Now that registers under resistance in my book. F*ck you resistance!

Similar feelings for me on Day 15.

Same I'm having trouble sleeping more than 7 hours per night, even when I need more.

Also I can't stay up working late at night like I used to.

When it's 11pm, my eyes now autoclose without my consentment which can be quite annoying ^^
I am feeling strange today, like nothing can really faze me.

There is some stuff going on that would have troubled me a year ago and sent me into an anxious thinking frenzy about things spiralling out of control and whatnot. Today it doesn't even cross my mind to think about that stuff, much less worry about it. I am sure that I can handle everything that I come across and the more difficult it is the more I will learn from it.

All those moving smilies at the left of the writing window totally disrupt my train of thought. Can we please get only the static ones showing per default and all the ones in motion hidden away behind the [get more] link? That would be great.
A nice TED Radio Hour podcast on success.

http://www.npr.org/2013/10/25/240777690/...2017-06-09
I am under the strong impression that my subconsciousness (or whatever part of me) is trying to persuade me NOT to take action and to just passively watch my life as it unfolds. Because who doesn't jump into life is not bound to get hurt.

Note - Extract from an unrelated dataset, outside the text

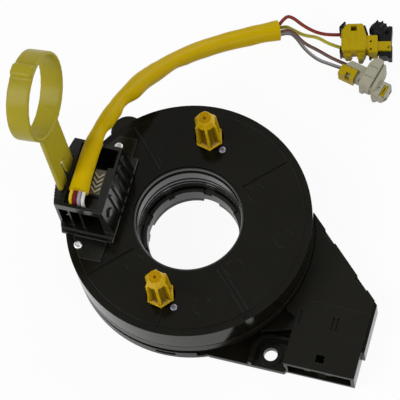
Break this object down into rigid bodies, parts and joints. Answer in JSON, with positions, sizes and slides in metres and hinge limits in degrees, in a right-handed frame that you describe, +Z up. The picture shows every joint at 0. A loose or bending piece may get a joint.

In the past I wasn't able to recognize this. It was just this intangible sensation of standing in front of an invisible wall that blocks me from taking the next step. This generation of subliminals may finally be able to provide me with a hammer strong enough to tear this wall down.

Fingers crossed.
In addition to the hope there is a lot of resistance going on lately. Again and again my consciousness is flooded with the urge to change programs. Either E2, AM or BASE. While some part of me is trying to convince the rest of why any one of these would be better or more suited I am still able to see through this self-deception.

This mix of hope and despair is something I haven't had in some time. And strangely enough I kind of enjoy feeling this emotional collage because I don't really experience emotions anymore.